TASK – Write out all the material exactly. Leave nothing out.

::: DATASET CONTENT

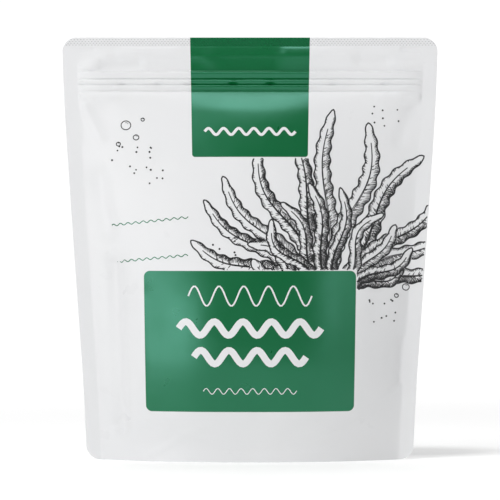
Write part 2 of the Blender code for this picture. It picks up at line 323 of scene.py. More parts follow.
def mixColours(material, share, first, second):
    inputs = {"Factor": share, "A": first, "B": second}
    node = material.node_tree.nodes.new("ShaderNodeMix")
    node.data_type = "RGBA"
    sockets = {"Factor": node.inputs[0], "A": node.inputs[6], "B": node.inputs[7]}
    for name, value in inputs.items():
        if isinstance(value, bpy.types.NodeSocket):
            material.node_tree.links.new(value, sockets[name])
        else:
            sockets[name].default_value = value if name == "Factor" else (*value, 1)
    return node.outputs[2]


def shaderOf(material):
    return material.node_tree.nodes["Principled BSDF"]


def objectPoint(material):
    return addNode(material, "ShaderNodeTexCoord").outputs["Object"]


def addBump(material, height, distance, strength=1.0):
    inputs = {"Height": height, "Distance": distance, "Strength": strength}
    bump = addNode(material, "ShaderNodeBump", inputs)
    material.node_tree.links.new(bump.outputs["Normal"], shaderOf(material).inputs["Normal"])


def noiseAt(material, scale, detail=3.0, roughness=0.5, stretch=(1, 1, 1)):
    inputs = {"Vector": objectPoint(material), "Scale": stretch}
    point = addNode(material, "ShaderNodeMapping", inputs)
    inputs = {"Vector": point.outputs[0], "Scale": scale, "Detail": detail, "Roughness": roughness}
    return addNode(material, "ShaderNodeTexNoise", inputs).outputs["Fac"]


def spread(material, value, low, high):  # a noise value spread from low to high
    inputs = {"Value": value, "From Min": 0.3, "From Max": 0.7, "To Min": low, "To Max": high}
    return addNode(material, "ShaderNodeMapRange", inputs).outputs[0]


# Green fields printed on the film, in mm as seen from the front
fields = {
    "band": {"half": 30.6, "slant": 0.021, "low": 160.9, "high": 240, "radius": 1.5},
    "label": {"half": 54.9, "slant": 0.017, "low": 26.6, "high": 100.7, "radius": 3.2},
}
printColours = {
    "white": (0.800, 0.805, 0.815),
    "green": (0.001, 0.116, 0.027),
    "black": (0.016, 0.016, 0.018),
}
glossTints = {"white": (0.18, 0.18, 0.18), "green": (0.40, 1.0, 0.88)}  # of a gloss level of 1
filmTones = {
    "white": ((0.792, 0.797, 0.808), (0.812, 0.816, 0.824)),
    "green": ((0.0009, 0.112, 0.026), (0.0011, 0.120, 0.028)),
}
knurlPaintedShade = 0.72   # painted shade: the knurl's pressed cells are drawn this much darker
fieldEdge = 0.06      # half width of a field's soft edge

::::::

PROBLEM SOLUTION –
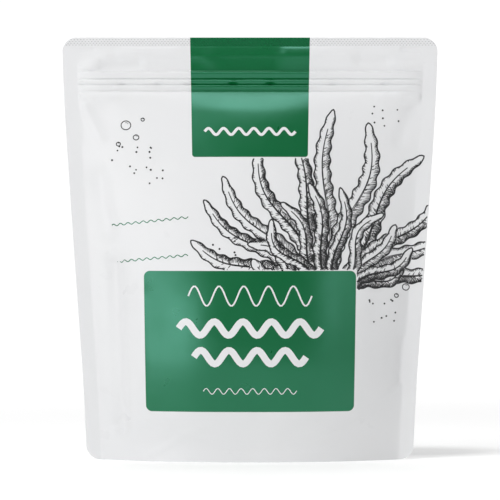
Write part 2 of the Blender code for this picture. It picks up at line 323 of scene.py. More parts follow.
def mixColours(material, share, first, second):
    inputs = {"Factor": share, "A": first, "B": second}
    node = material.node_tree.nodes.new("ShaderNodeMix")
    node.data_type = "RGBA"
    sockets = {"Factor": node.inputs[0], "A": node.inputs[6], "B": node.inputs[7]}
    for name, value in inputs.items():
        if isinstance(value, bpy.types.NodeSocket):
            material.node_tree.links.new(value, sockets[name])
        else:
            sockets[name].default_value = value if name == "Factor" else (*value, 1)
    return node.outputs[2]


def shaderOf(material):
    return material.node_tree.nodes["Principled BSDF"]


def objectPoint(material):
    return addNode(material, "ShaderNodeTexCoord").outputs["Object"]


def addBump(material, height, distance, strength=1.0):
    inputs = {"Height": height, "Distance": distance, "Strength": strength}
    bump = addNode(material, "ShaderNodeBump", inputs)
    material.node_tree.links.new(bump.outputs["Normal"], shaderOf(material).inputs["Normal"])


def noiseAt(material, scale, detail=3.0, roughness=0.5, stretch=(1, 1, 1)):
    inputs = {"Vector": objectPoint(material), "Scale": stretch}
    point = addNode(material, "ShaderNodeMapping", inputs)
    inputs = {"Vector": point.outputs[0], "Scale": scale, "Detail": detail, "Roughness": roughness}
    return addNode(material, "ShaderNodeTexNoise", inputs).outputs["Fac"]


def spread(material, value, low, high):  # a noise value spread from low to high
    inputs = {"Value": value, "From Min": 0.3, "From Max": 0.7, "To Min": low, "To Max": high}
    return addNode(material, "ShaderNodeMapRange", inputs).outputs[0]


# Green fields printed on the film, in mm as seen from the front
fields = {
    "band": {"half": 30.6, "slant": 0.021, "low": 160.9, "high": 240, "radius": 1.5},
    "label": {"half": 54.9, "slant": 0.017, "low": 26.6, "high": 100.7, "radius": 3.2},
}
printColours = {
    "white": (0.800, 0.805, 0.815),
    "green": (0.001, 0.116, 0.027),
    "black": (0.016, 0.016, 0.018),
}
glossTints = {"white": (0.18, 0.18, 0.18), "green": (0.40, 1.0, 0.88)}  # of a gloss level of 1
filmTones = {
    "white": ((0.792, 0.797, 0.808), (0.812, 0.816, 0.824)),
    "green": ((0.0009, 0.112, 0.026), (0.0011, 0.120, 0.028)),
}
knurlPaintedShade = 0.72   # painted shade: the knurl's pressed cells are drawn this much darker
fieldEdge = 0.06      # half width of a field's soft edge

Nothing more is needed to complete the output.